What expert vets have to say
Talking to mid-day, expert veterinarian Dr Prayag H S, a senior PhD research scholar, KVAFSU-Bengaluru, who was also part of an earlier operation to capture T1, said, "The operation is a violation of SC court and National Tiger Conservation Authority's standard operating procedures. Asghar could have fired in the air even if it had attacked after darting. After darting, the tiger normally runs away and will never attack. In my experience, not even one big cat came towards us. They used xylazine and ketamine, which are schedule H drugs. In the absence of a vet, it is a violation of the Indian Veterinary Council Act as well as Drugs and Cosmetics Act. These are psychotropic substances to be used by a registered, qualified, experienced wildlife vet."

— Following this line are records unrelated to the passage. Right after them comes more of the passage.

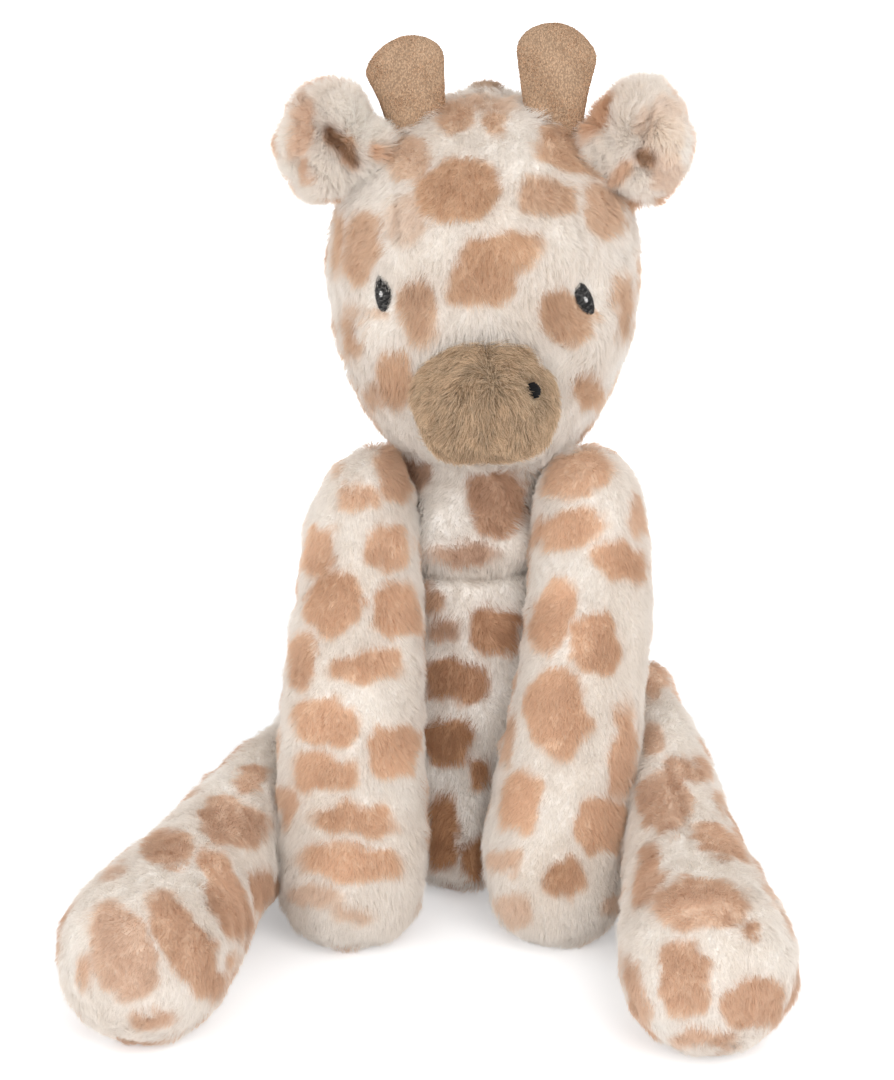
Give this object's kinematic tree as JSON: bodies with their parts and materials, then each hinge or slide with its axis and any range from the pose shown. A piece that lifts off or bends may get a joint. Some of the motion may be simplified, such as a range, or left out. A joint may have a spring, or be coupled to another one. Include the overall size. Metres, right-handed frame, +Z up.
{
  "type": "seated plush giraffe",
  "caption": "Seated soft toy giraffe with an egg-shaped head, padded horns, folded ears, long hanging arms and splayed legs with round feet.",
  "frame": {"origin": "middle of the flat seat that the torso rests on", "axes": "+Z up, the toy faces -Y, its own left side is +X"},
  "size_m": [0.2269, 0.3007, 0.2846],
  "materials": {
    "cream_fur": "short pile, cream with tan patches",
    "muzzle_fur": "longer taupe pile",
    "mane_fur": "longer brown pile",
    "horn_knit": "fine matte knit",
    "fibre_fill": "loose fibre",
    "pouch_cloth": "plain woven",
    "dark_thread": "satin stitch",
    "white_thread": "satin stitch"
  },
  "bodies": {
    "torso": {"torso_skin": "cream_fur", "torso_stuffing": "fibre_fill", "seat_pellet_pouch": "pouch_cloth", "back_mane": "mane_fur"},
    "head": {"head_skin": "cream_fur", "head_stuffing": "fibre_fill", "muzzle_skin": "muzzle_fur", "muzzle_stuffing": "fibre_fill", "head_mane": "mane_fur", "left_horn_skin": "horn_knit", "left_horn_stuffing": "fibre_fill", "left_eye": "dark_thread", "left_eye_glint": "white_thread", "left_nostril": "dark_thread", "right_horn_skin": "horn_knit", "right_horn_stuffing": "fibre_fill", "right_eye": "dark_thread", "right_eye_glint": "white_thread", "right_nostril": "dark_thread"},
    "tail": {"tail": "cream_fur", "tail_tuft": "mane_fur"},
    "left_arm": {"left_arm_skin": "cream_fur", "left_arm_stuffing": "fibre_fill", "left_paw_pellet_pouch": "pouch_cloth"},
    "left_leg": {"left_leg_skin": "cream_fur", "left_leg_stuffing": "fibre_fill", "left_foot_pellet_pouch": "pouch_cloth"},
    "left_ear": {"left_ear": "cream_fur"},
    "right_arm": {"right_arm_skin": "cream_fur", "right_arm_stuffing": "fibre_fill", "right_paw_pellet_pouch": "pouch_cloth"},
    "right_leg": {"right_leg_skin": "cream_fur", "right_leg_stuffing": "fibre_fill", "right_foot_pellet_pouch": "pouch_cloth"},
    "right_ear": {"right_ear": "cream_fur"}
  },
  "joints": [
    {"name": "neck_nod", "type": "hinge", "parent": "torso", "child": "head", "pos_m": [0, -0.004, 0.138], "axis": [1, 0, 0], "range_deg": [-12, 8], "stiffness_Nm_per_rad": 2.5},
    {"name": "left_shoulder_lift", "type": "hinge", "parent": "torso", "child": "left_arm", "pos_m": [0.03457, -0.02836, 0.127], "axis": [-1, 0, 0], "range_deg": [0, 60]},
    {"name": "left_hip_splay", "type": "hinge", "parent": "torso", "child": "left_leg", "pos_m": [0.05854, -0.01585, 0.039], "axis": [0, 0, 1], "range_deg": [0, 35]},
    {"name": "left_ear_flop", "type": "hinge", "parent": "head", "child": "left_ear", "pos_m": [0.04066, -0.01401, 0.24666], "axis": [-0.1448, -0.0122, 0.9894], "range_deg": [-15, 15], "stiffness_Nm_per_rad": 0.02},
    {"name": "right_shoulder_lift", "type": "hinge", "parent": "torso", "child": "right_arm", "pos_m": [-0.03457, -0.02836, 0.127], "axis": [-1, 0, 0], "range_deg": [0, 60]},
    {"name": "right_hip_splay", "type": "hinge", "parent": "torso", "child": "right_leg", "pos_m": [-0.05755, -0.01547, 0.0298], "axis": [0, 0, -1], "range_deg": [0, 35]},
    {"name": "right_ear_flop", "type": "hinge", "parent": "head", "child": "right_ear", "pos_m": [-0.03366, -0.01401, 0.24666], "axis": [0.1448, -0.0122, 0.9894], "range_deg": [-15, 15], "stiffness_Nm_per_rad": 0.02},
    {"name": "tail_wag", "type": "hinge", "parent": "torso", "child": "tail", "pos_m": [0, 0.04267, 0.02], "axis": [0, 0, 1], "range_deg": [-35, 35]}
  ]
}
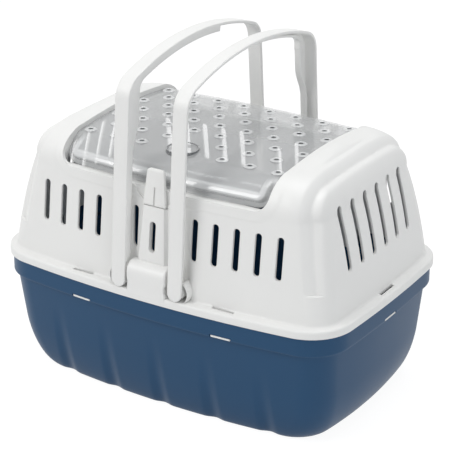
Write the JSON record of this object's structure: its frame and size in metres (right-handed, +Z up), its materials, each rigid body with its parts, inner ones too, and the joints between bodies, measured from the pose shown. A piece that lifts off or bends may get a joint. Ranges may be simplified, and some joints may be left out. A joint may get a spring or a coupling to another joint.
{
  "type": "small pet carrier",
  "caption": "Plastic small-pet carrier: deep blue tray, vented white upper shell, clear hinged roof with air holes, sprung latch and two folding hoop handles.",
  "frame": {"origin": "on the floor under the middle of the carrier", "axes": "+X along the long side to the right as the latch is faced, +Y to the rear, away from the latch, +Z up"},
  "size_m": [0.4, 0.269, 0.359],
  "materials": {
    "blue_plastic": "satin moulded polypropylene",
    "white_plastic": "satin moulded polypropylene",
    "clear_plastic": "clear glossy moulded polystyrene"
  },
  "bodies": {
    "tray": {"base_tray": "blue_plastic"},
    "upper_shell": {"upper_shell": "white_plastic"},
    "roof": {"roof_lid": "clear_plastic"},
    "latch": {"front_latch": "white_plastic"},
    "handle_left": {"left_handle": "white_plastic"},
    "handle_right": {"right_handle": "white_plastic"},
    "tongue_front_left": {"snap_tongue_front_left": "white_plastic"},
    "tongue_front_right": {"snap_tongue_front_right": "white_plastic"},
    "tongue_rear_left": {"snap_tongue_rear_left": "white_plastic"},
    "tongue_rear_right": {"snap_tongue_rear_right": "white_plastic"},
    "tongue_left_end": {"snap_tongue_left_end": "white_plastic"},
    "tongue_right_end": {"snap_tongue_right_end": "white_plastic"}
  },
  "joints": [
    {"name": "shell_lift", "type": "slide", "parent": "tray", "child": "upper_shell", "axis": [0, 0, 1], "range_m": [0, 0.15]},
    {"name": "roof_hinge", "type": "hinge", "parent": "upper_shell", "child": "roof", "pos_m": [0, 0.10556, 0.2415], "axis": [-1, 0, 0], "range_deg": [0, 20]},
    {"name": "latch_flex", "type": "hinge", "parent": "upper_shell", "child": "latch", "pos_m": [0, -0.1154, 0.22092], "axis": [1, 0, 0], "range_deg": [0, 8], "stiffness_Nm_per_rad": 0.1},
    {"name": "left_handle_swing", "type": "hinge", "parent": "upper_shell", "child": "handle_left", "pos_m": [-0.0328, 0, 0.142], "axis": [0, -1, 0], "range_deg": [-6.4, 90]},
    {"name": "right_handle_swing", "type": "hinge", "parent": "upper_shell", "child": "handle_right", "pos_m": [0.0328, 0, 0.142], "axis": [0, 1, 0], "range_deg": [-6.4, 90]},
    {"name": "snap_front_left", "type": "hinge", "parent": "upper_shell", "child": "tongue_front_left", "pos_m": [-0.082, -0.12411, 0.1297], "axis": [1, 0, 0], "range_deg": [0, 4], "stiffness_Nm_per_rad": 0.02},
    {"name": "snap_front_right", "type": "hinge", "parent": "upper_shell", "child": "tongue_front_right", "pos_m": [0.082, -0.12411, 0.1297], "axis": [1, 0, 0], "range_deg": [0, 4], "stiffness_Nm_per_rad": 0.02},
    {"name": "snap_rear_left", "type": "hinge", "parent": "upper_shell", "child": "tongue_rear_left", "pos_m": [-0.082, 0.12411, 0.1297], "axis": [-1, 0, 0], "range_deg": [0, 4], "stiffness_Nm_per_rad": 0.02},
    {"name": "snap_rear_right", "type": "hinge", "parent": "upper_shell", "child": "tongue_rear_right", "pos_m": [0.082, 0.12411, 0.1297], "axis": [-1, 0, 0], "range_deg": [0, 4], "stiffness_Nm_per_rad": 0.02},
    {"name": "snap_left_end", "type": "hinge", "parent": "upper_shell", "child": "tongue_left_end", "pos_m": [-0.1933, 0, 0.1297], "axis": [0, -1, 0], "range_deg": [0, 4], "stiffness_Nm_per_rad": 0.02},
    {"name": "snap_right_end", "type": "hinge", "parent": "upper_shell", "child": "tongue_right_end", "pos_m": [0.1933, 0, 0.1297], "axis": [0, 1, 0], "range_deg": [0, 4], "stiffness_Nm_per_rad": 0.02}
  ]
}
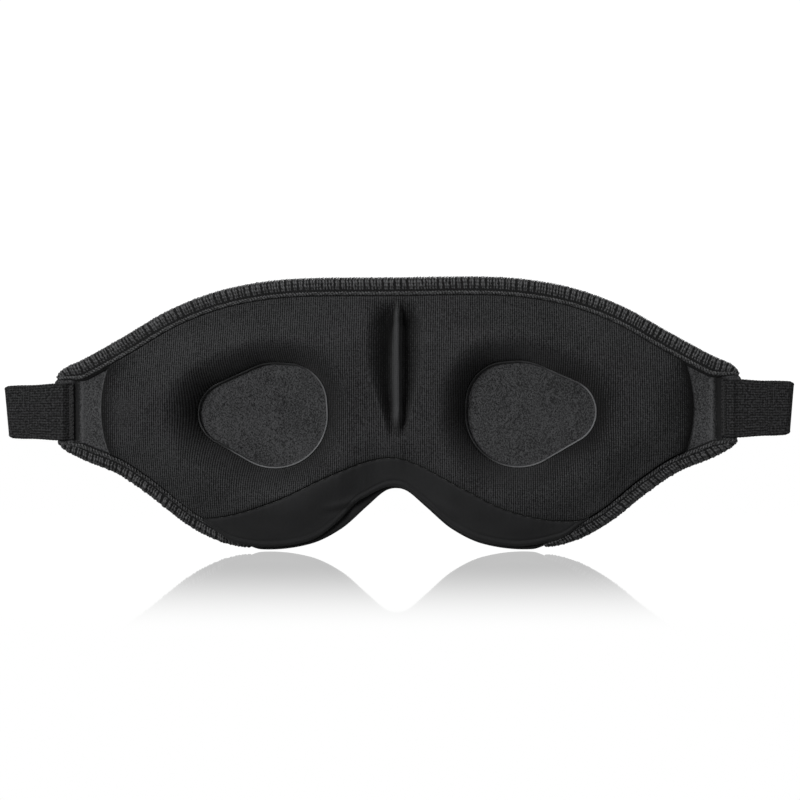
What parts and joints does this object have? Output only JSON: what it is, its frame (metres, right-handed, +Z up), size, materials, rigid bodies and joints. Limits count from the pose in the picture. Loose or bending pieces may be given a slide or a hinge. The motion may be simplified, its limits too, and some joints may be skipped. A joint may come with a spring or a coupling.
{
  "type": "sleep eye mask",
  "caption": "Contoured sleep eye mask with padded eye cups, a nose flap, bound edges and an elastic hook-and-loop strap folded back.",
  "frame": {"origin": "on the padded nose bridge, on the symmetry plane, at eye level", "axes": "+X along the mask's width towards the wearer's right, +Y away from the face, +Z up"},
  "size_m": [0.269, 0.0308, 0.0931],
  "materials": {
    "front_fabric": "smooth brushed knit",
    "foam": "open-cell foam",
    "lining_fabric": "brushed lining",
    "rib_knit": "fine ribbed knit",
    "flap_fabric": "smooth stretch fabric",
    "edge_binding": "overlock thread over tape",
    "thread": "twisted thread",
    "elastic": "woven elastic",
    "hook_tape": "moulded hooks",
    "loop_tape": "napped loops"
  },
  "bodies": {
    "mask": {"front_cover": "front_fabric", "shell_core": "foam", "shell_lining": "lining_fabric", "pad_foam": "foam", "pad_cover": "rib_knit", "nose_flap": "flap_fabric", "nose_flap_foam": "foam", "binding_top": "edge_binding", "binding_left": "edge_binding", "binding_right": "edge_binding", "top_stitches": "thread", "left_edge_stitches": "thread", "right_edge_stitches": "thread", "flap_stitches": "thread", "left_strap_anchor": "elastic", "left_anchor_stitches": "thread", "right_strap_anchor": "elastic", "right_anchor_stitches": "thread"},
    "left_strap_root": {"left_strap_bend": "elastic", "left_strap_root": "elastic"},
    "left_strap_tail": {"left_strap_fold": "elastic", "left_strap_tail": "elastic", "hook_patch": "hook_tape", "hook_patch_stitches": "thread"},
    "right_strap_root": {"right_strap_bend": "elastic", "right_strap_root": "elastic"},
    "right_strap_tail": {"right_strap_fold": "elastic", "right_strap_tail": "elastic", "loop_patch": "loop_tape", "loop_patch_stitches": "thread"}
  },
  "joints": [
    {"name": "left_root_bend", "type": "hinge", "parent": "mask", "child": "left_strap_root", "pos_m": [-0.118, 0.0005, 0.0013], "axis": [0, 0, 1], "range_deg": [0, 85], "deforming": ["left_strap_bend"]},
    {"name": "left_fold_open", "type": "hinge", "parent": "left_strap_root", "child": "left_strap_tail", "pos_m": [-0.1321, 0.0023, 0.0013], "axis": [0, 0, 1], "range_deg": [0, 165], "deforming": ["left_strap_fold"]},
    {"name": "right_root_bend", "type": "hinge", "parent": "mask", "child": "right_strap_root", "pos_m": [0.118, 0.0005, 0.0013], "axis": [0, 0, -1], "range_deg": [0, 85], "deforming": ["right_strap_bend"]},
    {"name": "right_fold_open", "type": "hinge", "parent": "right_strap_root", "child": "right_strap_tail", "pos_m": [0.1321, 0.0023, 0.0013], "axis": [0, 0, -1], "range_deg": [0, 165], "deforming": ["right_strap_fold"]}
  ]
}
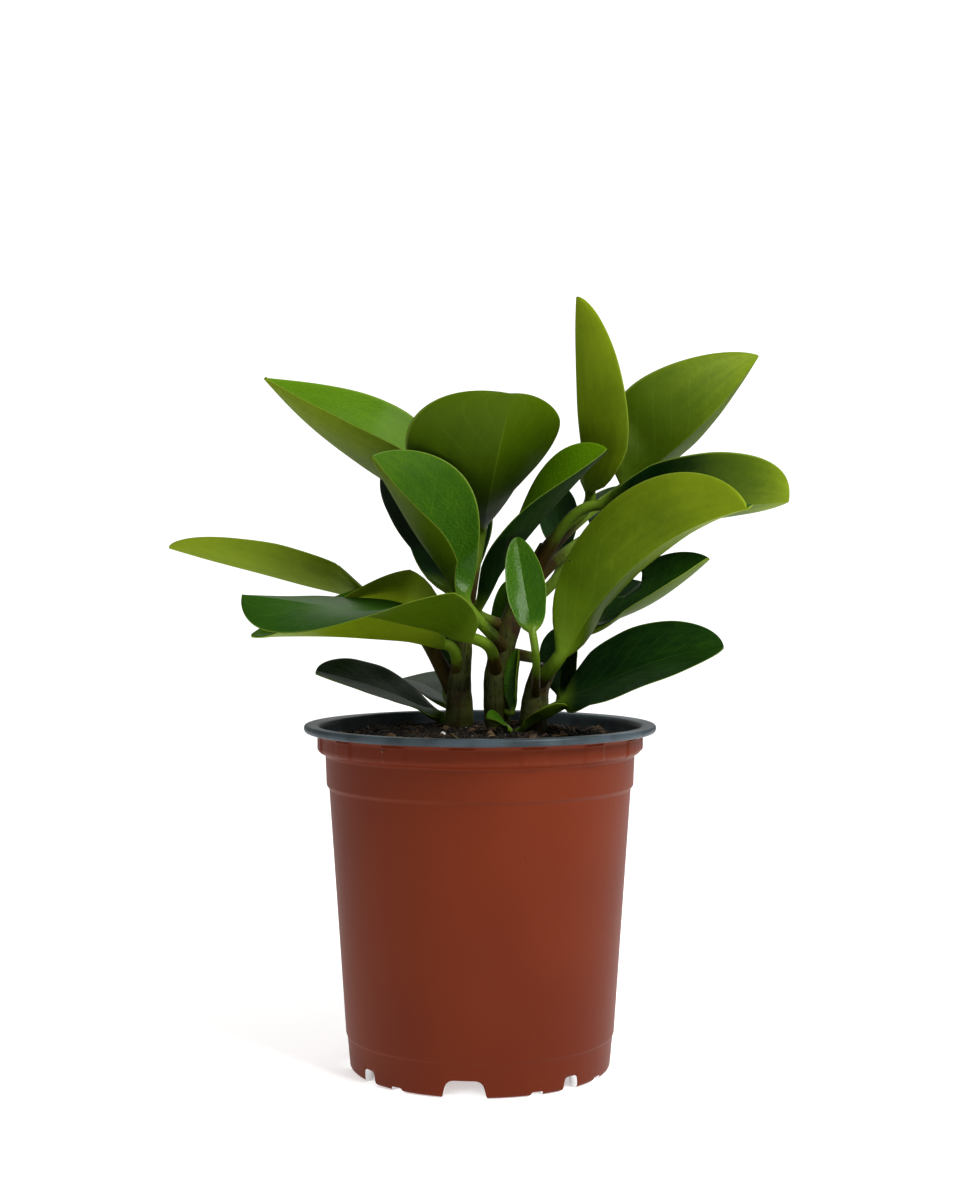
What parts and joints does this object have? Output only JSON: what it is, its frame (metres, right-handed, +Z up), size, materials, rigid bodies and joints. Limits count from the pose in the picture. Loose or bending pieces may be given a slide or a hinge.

The postmortem was done and its body was cremated. The experts are waiting for the ballistic report to know the distance from which the shot was fired.
What the villagers have to say
The sarpanch of Wedshi village, Ankush Muneshwar, said, "People think we are happy because the tigress has been killed, but it's not the truth. If the forest department had taken adequate steps to capture the tigress when the initial human kills happened, the tigress could have been captured alive and human lives would have also been saved. We are still thankful to them for taking all the best measures, and we feel that the two cubs that are roaming on the landscape should also be captured by tranquilising to prevent man-animal conflict."
Another villager told mid-day that now at least they can rest peacefully and go to their farms. "We have been facing losses as we were unable to go to our farm. But, still the problem has not been solved completely and we want the cubs to be captured at the earliest."